Top 10 Regression Machine Learning Projects
Regression can be defined as a method or an algorithm in Machine Learning that models a target value based on independent predictors. It is essentially a statistical tool used in finding out the relationship between a dependent variable and independent variable.
Linear Regression Algorithm
Linear Regression is the first machine learning algorithm based on ‘Supervised Learning’. Linear regression performs the task to predict a dependent variable value (y) based on a given independent variable (x).
When there is a single input variable (x), the method is referred to as ‘Simple Linear Regression’. When there are multiple input variables, the method is referred to as ‘Multiple Linear Regression’.
Simple regression equation: Y = A + B * X
X → Input variable (training data)
B → Coefficient of X
A → Intercept (Constant)
Y → Predicted Value (Calculated from A, B and X)
Logistic Regression Algorithm
Logistic regression is a statistical technique used to predict probability of binary response based on one or more independent variables. It means that, given a certain factor, logistic regression is used to predict an outcome which has two values such as 0 or 1, pass or fail, yes or no etc.
Here we are going to see some regression machine learning projects.
So, let’s get started
1) Red Wine Quality
For this project, you can use Kaggle’s Red Wine Quality dataset to build various classification models to predict whether a particular red wine is “good quality” or not. Each wine in this dataset is given a “quality” score between 0 and 10. For the purpose of this project, you converted the output to a binary output where each wine is either “good quality” (a score of 7 or higher) or not (a score below 7). The quality of a wine is determined by 11 input variables.
- Fixed acidity
- Volatile acidity
- Citric sugar
- Residual sugar
- Free sulphur dioxide
- Total sulphur dioxide
The objectives of this project are as follows
- To experiment with different classification methods to see which yields the highest accuracy
- To determine which features are the most indicative of a good quality wine
2) Boston House Prices Prediction
In this project, we will develop and evaluate the performance and the predictive power of a model trained and tested on data collected from houses in Boston’s suburbs.

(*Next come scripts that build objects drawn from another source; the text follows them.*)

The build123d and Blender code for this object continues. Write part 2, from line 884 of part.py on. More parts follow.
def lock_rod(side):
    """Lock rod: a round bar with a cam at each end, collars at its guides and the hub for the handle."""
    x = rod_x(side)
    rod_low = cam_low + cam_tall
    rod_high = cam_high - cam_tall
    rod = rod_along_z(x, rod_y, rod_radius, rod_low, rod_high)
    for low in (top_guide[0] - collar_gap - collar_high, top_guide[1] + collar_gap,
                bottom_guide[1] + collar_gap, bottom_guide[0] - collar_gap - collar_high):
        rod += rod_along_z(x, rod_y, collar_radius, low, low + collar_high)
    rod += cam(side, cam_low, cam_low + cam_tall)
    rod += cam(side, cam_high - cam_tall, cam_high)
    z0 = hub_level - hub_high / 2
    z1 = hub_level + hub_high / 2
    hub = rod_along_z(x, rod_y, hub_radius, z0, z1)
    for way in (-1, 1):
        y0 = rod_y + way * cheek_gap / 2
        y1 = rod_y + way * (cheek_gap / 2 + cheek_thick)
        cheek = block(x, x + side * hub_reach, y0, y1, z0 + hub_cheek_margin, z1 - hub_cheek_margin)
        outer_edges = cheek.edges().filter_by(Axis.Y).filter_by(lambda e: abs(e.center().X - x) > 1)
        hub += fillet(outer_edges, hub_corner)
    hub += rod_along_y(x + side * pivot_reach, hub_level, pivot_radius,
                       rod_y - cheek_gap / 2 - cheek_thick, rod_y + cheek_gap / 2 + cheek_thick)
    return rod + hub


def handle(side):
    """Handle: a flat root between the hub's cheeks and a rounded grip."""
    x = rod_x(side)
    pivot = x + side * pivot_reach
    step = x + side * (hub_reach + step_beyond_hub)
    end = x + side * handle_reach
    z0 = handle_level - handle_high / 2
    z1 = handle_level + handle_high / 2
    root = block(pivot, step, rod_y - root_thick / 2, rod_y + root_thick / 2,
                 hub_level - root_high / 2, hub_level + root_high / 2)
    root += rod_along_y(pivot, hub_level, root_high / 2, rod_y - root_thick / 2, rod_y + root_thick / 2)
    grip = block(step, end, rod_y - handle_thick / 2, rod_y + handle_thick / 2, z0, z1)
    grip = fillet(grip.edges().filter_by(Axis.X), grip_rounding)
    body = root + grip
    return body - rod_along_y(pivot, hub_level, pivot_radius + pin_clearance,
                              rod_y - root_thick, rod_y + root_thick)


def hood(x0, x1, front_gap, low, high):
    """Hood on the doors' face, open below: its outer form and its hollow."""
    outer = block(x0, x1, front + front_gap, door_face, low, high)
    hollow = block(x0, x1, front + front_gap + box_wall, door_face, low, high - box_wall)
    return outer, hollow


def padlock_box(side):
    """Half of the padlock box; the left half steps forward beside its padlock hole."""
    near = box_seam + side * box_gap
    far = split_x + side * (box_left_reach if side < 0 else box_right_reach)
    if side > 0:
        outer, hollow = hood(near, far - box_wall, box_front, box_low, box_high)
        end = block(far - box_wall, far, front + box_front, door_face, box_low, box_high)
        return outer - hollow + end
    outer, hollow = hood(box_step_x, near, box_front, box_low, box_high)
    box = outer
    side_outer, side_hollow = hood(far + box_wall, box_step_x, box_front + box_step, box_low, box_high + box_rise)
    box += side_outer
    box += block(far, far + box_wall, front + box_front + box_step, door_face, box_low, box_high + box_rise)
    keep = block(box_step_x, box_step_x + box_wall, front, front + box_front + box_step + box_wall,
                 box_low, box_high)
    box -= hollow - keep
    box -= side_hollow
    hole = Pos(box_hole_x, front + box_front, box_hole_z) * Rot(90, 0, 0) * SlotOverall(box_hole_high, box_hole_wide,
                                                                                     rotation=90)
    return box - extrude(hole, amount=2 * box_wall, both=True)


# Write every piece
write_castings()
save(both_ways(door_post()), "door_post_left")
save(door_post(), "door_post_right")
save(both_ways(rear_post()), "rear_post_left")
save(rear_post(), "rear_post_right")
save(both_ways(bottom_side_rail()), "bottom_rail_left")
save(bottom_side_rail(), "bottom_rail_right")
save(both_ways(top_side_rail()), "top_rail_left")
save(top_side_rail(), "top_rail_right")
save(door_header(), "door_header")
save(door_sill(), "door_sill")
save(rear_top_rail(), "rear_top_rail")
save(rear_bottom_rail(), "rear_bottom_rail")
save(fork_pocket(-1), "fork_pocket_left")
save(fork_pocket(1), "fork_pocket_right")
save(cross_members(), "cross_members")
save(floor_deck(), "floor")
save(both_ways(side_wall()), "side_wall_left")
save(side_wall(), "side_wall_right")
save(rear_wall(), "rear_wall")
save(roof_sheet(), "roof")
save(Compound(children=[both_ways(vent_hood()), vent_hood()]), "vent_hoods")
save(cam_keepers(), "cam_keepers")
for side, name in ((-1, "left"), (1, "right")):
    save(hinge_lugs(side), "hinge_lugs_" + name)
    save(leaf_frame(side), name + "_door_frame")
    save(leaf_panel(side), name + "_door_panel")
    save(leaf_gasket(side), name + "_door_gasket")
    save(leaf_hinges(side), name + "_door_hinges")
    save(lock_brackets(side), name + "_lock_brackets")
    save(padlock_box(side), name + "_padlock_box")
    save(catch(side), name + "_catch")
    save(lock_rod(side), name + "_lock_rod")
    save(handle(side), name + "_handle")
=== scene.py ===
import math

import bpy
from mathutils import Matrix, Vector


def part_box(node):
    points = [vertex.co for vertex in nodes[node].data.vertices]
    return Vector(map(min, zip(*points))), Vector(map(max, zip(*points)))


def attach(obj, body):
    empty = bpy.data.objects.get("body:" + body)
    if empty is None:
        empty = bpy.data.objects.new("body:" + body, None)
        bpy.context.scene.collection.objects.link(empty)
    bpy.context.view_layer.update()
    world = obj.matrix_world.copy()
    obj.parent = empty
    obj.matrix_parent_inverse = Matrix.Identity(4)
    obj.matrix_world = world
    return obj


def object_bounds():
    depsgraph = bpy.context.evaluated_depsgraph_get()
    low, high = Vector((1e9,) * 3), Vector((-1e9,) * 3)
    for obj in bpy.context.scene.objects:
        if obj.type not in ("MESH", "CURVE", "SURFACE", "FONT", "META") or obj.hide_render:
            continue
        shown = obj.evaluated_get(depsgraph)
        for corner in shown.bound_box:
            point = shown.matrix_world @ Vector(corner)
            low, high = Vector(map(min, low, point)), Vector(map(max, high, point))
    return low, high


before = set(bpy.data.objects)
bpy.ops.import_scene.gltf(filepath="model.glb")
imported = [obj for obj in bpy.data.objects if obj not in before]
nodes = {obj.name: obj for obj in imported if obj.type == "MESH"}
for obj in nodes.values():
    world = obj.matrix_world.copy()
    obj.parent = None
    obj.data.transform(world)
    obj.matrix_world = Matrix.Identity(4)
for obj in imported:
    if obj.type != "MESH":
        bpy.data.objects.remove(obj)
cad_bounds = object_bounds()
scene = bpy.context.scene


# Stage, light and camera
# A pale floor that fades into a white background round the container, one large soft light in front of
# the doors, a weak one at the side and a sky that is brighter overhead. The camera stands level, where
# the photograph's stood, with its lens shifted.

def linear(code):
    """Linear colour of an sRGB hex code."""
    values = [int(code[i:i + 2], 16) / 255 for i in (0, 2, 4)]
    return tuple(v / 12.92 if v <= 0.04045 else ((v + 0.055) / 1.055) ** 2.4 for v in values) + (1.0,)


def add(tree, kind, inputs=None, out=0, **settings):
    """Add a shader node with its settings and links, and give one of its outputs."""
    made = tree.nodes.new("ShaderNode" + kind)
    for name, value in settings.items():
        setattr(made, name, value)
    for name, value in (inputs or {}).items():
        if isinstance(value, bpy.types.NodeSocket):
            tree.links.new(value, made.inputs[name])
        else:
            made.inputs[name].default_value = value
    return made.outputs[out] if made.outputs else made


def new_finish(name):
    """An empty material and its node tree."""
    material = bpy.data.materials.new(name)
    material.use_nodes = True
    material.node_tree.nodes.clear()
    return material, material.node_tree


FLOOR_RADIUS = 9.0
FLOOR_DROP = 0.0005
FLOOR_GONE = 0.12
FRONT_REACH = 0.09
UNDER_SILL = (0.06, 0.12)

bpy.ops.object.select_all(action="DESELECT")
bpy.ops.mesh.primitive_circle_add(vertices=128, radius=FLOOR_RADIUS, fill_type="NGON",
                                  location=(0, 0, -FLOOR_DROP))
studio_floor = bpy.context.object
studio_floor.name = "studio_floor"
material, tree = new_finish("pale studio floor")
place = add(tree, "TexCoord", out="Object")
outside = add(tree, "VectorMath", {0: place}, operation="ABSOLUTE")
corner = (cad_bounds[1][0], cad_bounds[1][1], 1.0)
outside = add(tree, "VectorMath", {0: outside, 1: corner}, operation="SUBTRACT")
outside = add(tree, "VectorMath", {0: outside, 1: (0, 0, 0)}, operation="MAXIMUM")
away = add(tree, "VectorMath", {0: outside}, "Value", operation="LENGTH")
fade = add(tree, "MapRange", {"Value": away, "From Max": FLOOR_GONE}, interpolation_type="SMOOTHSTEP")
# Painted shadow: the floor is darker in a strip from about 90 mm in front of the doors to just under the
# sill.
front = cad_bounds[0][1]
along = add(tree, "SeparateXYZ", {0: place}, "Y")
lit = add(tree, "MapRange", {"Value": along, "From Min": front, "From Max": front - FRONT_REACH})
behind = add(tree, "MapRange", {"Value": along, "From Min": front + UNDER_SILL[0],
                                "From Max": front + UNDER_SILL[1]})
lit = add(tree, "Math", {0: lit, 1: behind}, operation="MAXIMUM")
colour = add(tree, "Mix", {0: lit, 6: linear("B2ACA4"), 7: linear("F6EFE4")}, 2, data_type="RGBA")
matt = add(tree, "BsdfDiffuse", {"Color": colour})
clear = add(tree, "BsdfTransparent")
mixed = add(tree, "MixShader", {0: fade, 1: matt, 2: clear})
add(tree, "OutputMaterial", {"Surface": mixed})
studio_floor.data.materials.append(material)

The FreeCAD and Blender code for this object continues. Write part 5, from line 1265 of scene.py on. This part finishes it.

Once you get a good fit, you can use this model to predict the monetary value of a house located at the Boston’s area.
A model like this would be very valuable for a real estate agent who could make use of the information provided in a daily basis.
This project requires Python and the following python libraries installed.
3) Health Insurance Cost Prediction
Health Insurance companies have a tough task at determining premiums for their customers. While the health care law in the United States does have some rules for the companies to follow to determine premiums, it’s really up to the companies on what factor/s they want to hold more weightage to.
So, what are the most important factors? And how much statistical importance do they hold?
Using Multiple Linear Regression. You can try to determine the most (statistically) significant factors (independent variables) that influence the premiums charged (dependent variable) by an insurance company. You can download the dataset from Kaggle.
4) Iris Dataset
This is probably the most versatile, easy and resourceful dataset in pattern recognition literature. Nothing could be simpler than the Iris dataset to learn classification techniques. If you are totally new to data science, this is your start line. The data has only 150 rows & 4 columns
We have to predict the class of the flower based on available attributes. For that you have to build a Logistic Regression model. So that you can predict the class of a flower.
5) BigMart Sales Dataset
Retail is another industry which extensively uses analytics to optimize business processes. Tasks like product placement, inventory management, customized offers, product bundling, etc. are being smartly handled using data science techniques. As the name suggests, this data comprises of transaction records of a sales store.
We have to predict the sales of a store. This is a Linear Regression problem.
6) Height and Weight Dataset
This is a fairly straight forward problem and is ideal for people starting off with data science. It is a regression problem.
We have to predict the height and weight of a person. You can download the dataset for this problem from Kaggle.
7) Black Friday Dataset
This dataset comprises of sales transactions captured at a retail store. It’s a classic dataset to explore and expand your feature engineering skills and day to day understanding from multiple shopping experiences. This is a regression problem.
We have to predict the purchase amount.
8) Loan Prediction Dataset
Among all industries, the insurance domain has one of the largest uses of analytics & data science methods. This dataset provides you a taste of working on data sets from insurance companies – what challenges are faced there, what strategies are used, which variables influence the outcome, etc. This is a classification problem.
We have to predict if a loan will get approval or not. You have to build a Logistic Regression model to know the if a loan will get approval or not.
9) Million Song Dataset
Did you know data science can be used in the entertainment industry also? Do it yourself now. This data set puts forward a regression task.
The objective of the problem is to predict the release year of the song. You can download the dataset from Kaggle.
10) Predict Employee Salary
This is another most easy and simple problem in data science. This problem requires regression technique (i.e. Linear Regression method).
The objective of the problem is to predict the salary of employees. You can download the dataset from Kaggle.
So, here are some Regression machine learning projects you can work on with.